Govt may cancel Exxon, Pertamina license in Cepu
Govt may cancel Exxon, Pertamina license in Cepu
Wahyudi Soeriaatmadja, Bloomberg/Jakarta
Indonesia may cancel the rights given to Exxon Mobil Corp and state oil company PT Pertamina to develop the country's biggest untapped oil field should the companies fail to resolve their dispute by year-end.
Exxon wants to be the sole operator of Cepu field and that has resulted in a deadlock because Pertamina had suggested that the two companies jointly operate the area. Pertamina has said it will ask Indonesian President Susilo Bambang Yudhoyono to resolve the dispute.
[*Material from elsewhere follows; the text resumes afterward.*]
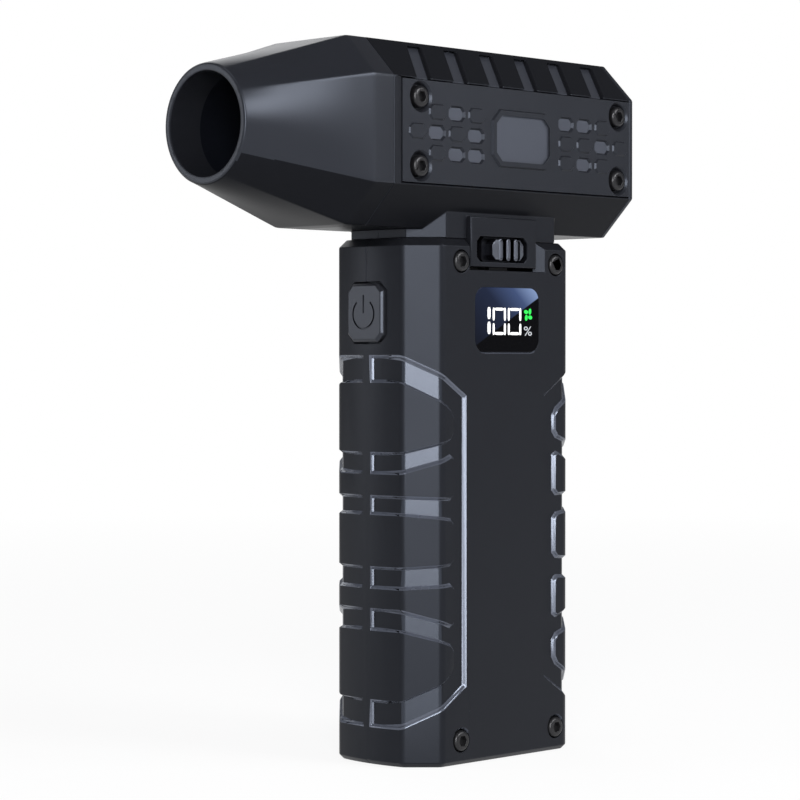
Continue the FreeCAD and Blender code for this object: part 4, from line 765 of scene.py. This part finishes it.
rearCover = copyOfNode("rear_cover", "rearCover")
dress(rearCover, finishes["plateBlack"])
softenEdges(rearCover, coverLook["edge"], 2, coverLook["sharp"], coverEdge)
evenShading(rearCover, coverLook["even"])
hang(rearCover, "handle", "cover_plastic", "rear_cover")
print("rear cover ready")

# Screws: rounded heads, the socket's edge lightly broken

plateSpots = [(x, barrelLook["axis"] + z) for x, z in plateLook["screws"]]
screwLook = {
    "round": 0.00085,
    "near": 0.00002,
    "socketRadius": 0.0019,
    "socketShare": 0.15,
    "sharp": 25,
    "even": 35,
    "sets": {
        "handle_screws": [(x, z) for z in (0.1296, 0.0063) for x in (-0.0169, 0.0197)],
        "plate_screws_left": plateSpots,
        "plate_screws_right": plateSpots,
    },
}


def screwEdge(middle, top, spots):
    # the head's rim in full, its socket only lightly
    if abs(middle.y - top) > screwLook["near"]:
        return 0
    away = min(math.hypot(middle.x - x, middle.z - z) for x, z in spots)
    return 1 if away > screwLook["socketRadius"] else screwLook["socketShare"]


for nodeName, spots in screwLook["sets"].items():
    words = nodeName.split("_")
    screws = copyOfNode(nodeName, words[0] + "Screws" + "".join("." + word for word in words[2:]))
    low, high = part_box(nodeName)
    top = high[1] if nodeName.endswith("right") else low[1]
    softenEdges(
        screws, screwLook["round"], 4, screwLook["sharp"],
        lambda middle: screwEdge(middle, top, spots)
    )
    dress(screws, finishes["screwBlack"])
    evenShading(screws, screwLook["even"])
    hang(screws, "handle", "screw_steel", nodeName)
print("screws ready")

# Lock knob: softened rim and ribs, its carriage in a near-black finish as painted shade

knobLook = {
    "finishes": ["knobBlack", "signAndPaintedShade"],
    "face": -0.0184,
    "carriageDepth": 0.0016,
    "edge": 0.0004,
    "ribShare": 0.6,
    "above": 0.0001,
    "near": 0.00002,
    "sharp": 25,
    "even": 32,
}
knobFront = knobBox[0][1]


def knobEdge(middle):
    # ribs rounded a little less than the knob's own rim
    if middle.y < knobLook["face"] - knobLook["above"]:
        return knobLook["ribShare"]
    return 1 if abs(middle.y - knobLook["face"]) < knobLook["near"] else 0


knob = copyOfNode("lock_knob", "lockKnob")
# the carriage behind the knob's face gets the near-black finish, painted shade in the slot
dressFaces(
    knob, knobLook["finishes"],
    lambda face: 1 if face.center.y > knobFront + knobLook["carriageDepth"] else 0
)
softenEdges(knob, knobLook["edge"], 2, knobLook["sharp"], knobEdge)
evenShading(knob, knobLook["even"])
hang(knob, "lock_slide", "button_plastic", "lock_knob")
print("lock knob ready")

# Power button: softened rim, with the usual on and off sign cut into its face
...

"If the deadlock continues then we have to take it over from both Pertamina and Exxon and give it to others," Aburizal Bakrie, the country's top economics minister, told reporters in Jakarta today. "We expect by the end of this year they would have settled."
Pertamina is aiming for a decision by December so that Cepu can start producing oil next year to bolster Indonesia's oil exports. The four-year dispute over Cepu between Pertamina and Exxon, the world's biggest publicly traded oil company, has led to Indonesia becoming a net oil importer, widening its budget deficit widening and weakening the domestic currency.
The country's decline in oil output averaged more than 5 percent annually over the past five years. Cepu, in central Java, is estimated to contain 500 million barrels of oil and would add about 18 percent to Indonesia's oil production.
The state oil and gas regulator BP Migas on Sept. 17 signed an agreement with Pertamina and Exxon to give the two companies a 30-year license to develop the $2.6 billion Cepu oilfield project in Java. The two companies can't start developing the field until they reach an agreement on who the operator will be.
Exxon was the operator of Cepu under a previous plan known as a technical assistance contract with Pertamina. The contract, which was to have expired in 2010, was replaced by a new license that was awarded by the government on Sept. 17.
Maman Budiman, a vice president at Exxon's Indonesian unit, and Deva Rachman, a spokeswoman of the unit, couldn't be reached for comment.